▸ Task details:
Reproduce verbatim the lines up to and including the one with "const portBelt = belt(-1, PORT_AFT_END, PORT_FORE_END, false);", starting from the first.

▸ Available data:
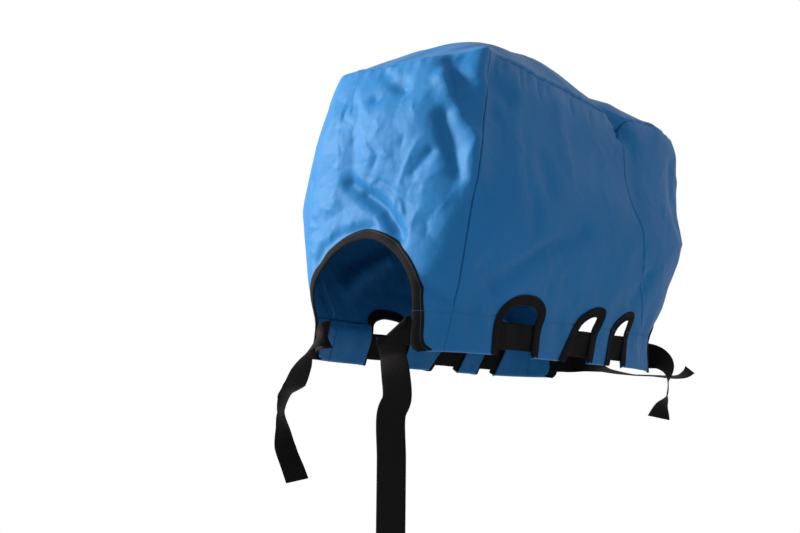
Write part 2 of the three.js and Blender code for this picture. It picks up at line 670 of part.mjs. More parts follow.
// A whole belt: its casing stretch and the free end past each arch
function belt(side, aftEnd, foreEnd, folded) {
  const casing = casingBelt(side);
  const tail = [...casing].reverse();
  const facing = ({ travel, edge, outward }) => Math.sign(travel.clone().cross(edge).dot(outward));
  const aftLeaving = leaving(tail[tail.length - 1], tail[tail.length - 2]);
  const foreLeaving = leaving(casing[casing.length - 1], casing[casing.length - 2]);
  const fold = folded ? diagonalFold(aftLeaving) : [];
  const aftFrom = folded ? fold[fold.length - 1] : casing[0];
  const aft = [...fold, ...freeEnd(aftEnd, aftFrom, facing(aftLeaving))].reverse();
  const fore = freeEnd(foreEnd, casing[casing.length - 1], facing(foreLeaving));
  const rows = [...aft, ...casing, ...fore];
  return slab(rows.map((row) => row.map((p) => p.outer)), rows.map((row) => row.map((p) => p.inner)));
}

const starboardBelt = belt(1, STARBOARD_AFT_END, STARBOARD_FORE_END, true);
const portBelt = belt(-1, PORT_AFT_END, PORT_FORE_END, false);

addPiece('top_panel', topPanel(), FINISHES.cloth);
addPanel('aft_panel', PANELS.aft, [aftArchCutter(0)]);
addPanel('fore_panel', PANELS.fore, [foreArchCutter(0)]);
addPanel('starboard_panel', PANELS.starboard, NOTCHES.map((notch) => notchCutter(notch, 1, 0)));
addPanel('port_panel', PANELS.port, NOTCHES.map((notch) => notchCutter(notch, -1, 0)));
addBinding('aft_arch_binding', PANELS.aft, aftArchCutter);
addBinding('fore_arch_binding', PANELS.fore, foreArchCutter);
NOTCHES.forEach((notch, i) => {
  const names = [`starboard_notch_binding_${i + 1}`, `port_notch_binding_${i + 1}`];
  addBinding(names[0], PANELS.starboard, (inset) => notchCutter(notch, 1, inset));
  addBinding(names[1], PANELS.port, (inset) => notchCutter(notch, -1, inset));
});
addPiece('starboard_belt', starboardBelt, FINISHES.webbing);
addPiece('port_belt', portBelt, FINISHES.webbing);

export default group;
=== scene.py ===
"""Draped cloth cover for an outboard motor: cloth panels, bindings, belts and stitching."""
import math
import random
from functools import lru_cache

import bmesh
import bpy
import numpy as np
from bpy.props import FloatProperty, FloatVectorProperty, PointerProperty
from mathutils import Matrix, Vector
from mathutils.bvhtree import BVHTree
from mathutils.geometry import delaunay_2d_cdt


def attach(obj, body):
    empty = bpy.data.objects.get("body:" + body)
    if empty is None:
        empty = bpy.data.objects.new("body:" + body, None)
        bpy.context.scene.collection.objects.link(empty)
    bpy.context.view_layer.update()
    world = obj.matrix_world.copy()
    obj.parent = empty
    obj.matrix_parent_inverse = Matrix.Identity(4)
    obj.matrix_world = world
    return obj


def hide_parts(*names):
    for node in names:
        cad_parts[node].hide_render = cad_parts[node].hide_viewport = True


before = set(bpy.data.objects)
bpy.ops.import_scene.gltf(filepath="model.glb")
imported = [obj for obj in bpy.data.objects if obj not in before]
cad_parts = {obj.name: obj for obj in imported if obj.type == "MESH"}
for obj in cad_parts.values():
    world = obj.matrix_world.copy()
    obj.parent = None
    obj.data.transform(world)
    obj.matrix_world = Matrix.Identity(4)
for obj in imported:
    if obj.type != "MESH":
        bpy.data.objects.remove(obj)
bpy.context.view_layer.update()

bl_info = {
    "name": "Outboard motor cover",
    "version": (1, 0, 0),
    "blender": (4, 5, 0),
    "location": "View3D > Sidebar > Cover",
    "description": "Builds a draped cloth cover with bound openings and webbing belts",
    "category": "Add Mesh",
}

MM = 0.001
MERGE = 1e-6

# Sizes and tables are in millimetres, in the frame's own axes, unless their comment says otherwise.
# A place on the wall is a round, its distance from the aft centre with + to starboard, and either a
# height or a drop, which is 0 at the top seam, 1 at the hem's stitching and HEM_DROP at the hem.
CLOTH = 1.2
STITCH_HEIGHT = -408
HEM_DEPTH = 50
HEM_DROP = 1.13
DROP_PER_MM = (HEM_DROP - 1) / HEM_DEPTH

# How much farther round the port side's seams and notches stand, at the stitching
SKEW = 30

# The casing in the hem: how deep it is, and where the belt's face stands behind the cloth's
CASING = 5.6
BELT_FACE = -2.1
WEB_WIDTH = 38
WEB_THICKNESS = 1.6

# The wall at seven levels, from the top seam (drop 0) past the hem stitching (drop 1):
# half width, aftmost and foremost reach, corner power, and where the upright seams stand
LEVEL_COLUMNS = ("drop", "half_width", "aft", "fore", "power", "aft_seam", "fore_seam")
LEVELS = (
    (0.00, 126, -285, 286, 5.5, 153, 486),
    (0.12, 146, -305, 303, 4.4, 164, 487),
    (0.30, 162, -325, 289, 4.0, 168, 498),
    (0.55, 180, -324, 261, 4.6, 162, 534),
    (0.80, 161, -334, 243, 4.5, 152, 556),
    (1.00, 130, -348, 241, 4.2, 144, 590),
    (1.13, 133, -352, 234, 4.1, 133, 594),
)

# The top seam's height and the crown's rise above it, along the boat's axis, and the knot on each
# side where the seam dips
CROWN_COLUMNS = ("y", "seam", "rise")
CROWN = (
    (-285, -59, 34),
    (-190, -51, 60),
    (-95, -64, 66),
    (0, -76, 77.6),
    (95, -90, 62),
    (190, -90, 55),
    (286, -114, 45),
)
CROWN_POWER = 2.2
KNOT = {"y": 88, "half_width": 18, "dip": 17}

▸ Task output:
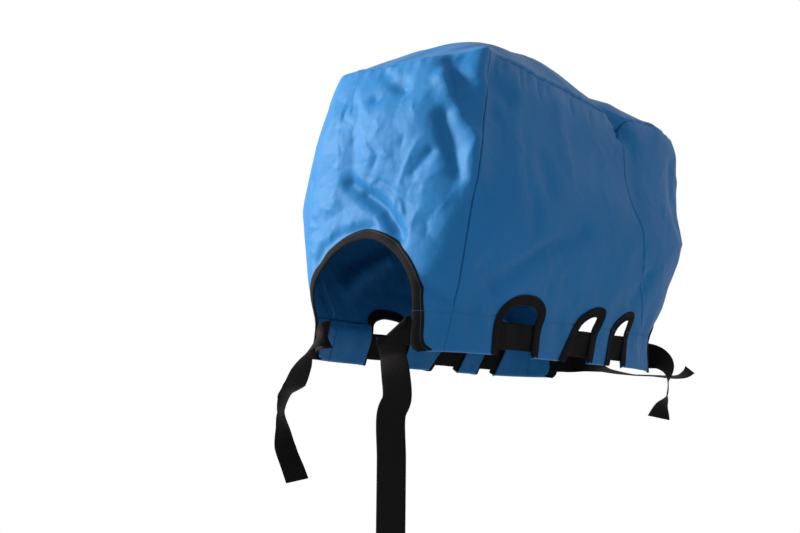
Write part 2 of the three.js and Blender code for this picture. It picks up at line 670 of part.mjs. More parts follow.
// A whole belt: its casing stretch and the free end past each arch
function belt(side, aftEnd, foreEnd, folded) {
  const casing = casingBelt(side);
  const tail = [...casing].reverse();
  const facing = ({ travel, edge, outward }) => Math.sign(travel.clone().cross(edge).dot(outward));
  const aftLeaving = leaving(tail[tail.length - 1], tail[tail.length - 2]);
  const foreLeaving = leaving(casing[casing.length - 1], casing[casing.length - 2]);
  const fold = folded ? diagonalFold(aftLeaving) : [];
  const aftFrom = folded ? fold[fold.length - 1] : casing[0];
  const aft = [...fold, ...freeEnd(aftEnd, aftFrom, facing(aftLeaving))].reverse();
  const fore = freeEnd(foreEnd, casing[casing.length - 1], facing(foreLeaving));
  const rows = [...aft, ...casing, ...fore];
  return slab(rows.map((row) => row.map((p) => p.outer)), rows.map((row) => row.map((p) => p.inner)));
}

const starboardBelt = belt(1, STARBOARD_AFT_END, STARBOARD_FORE_END, true);
const portBelt = belt(-1, PORT_AFT_END, PORT_FORE_END, false);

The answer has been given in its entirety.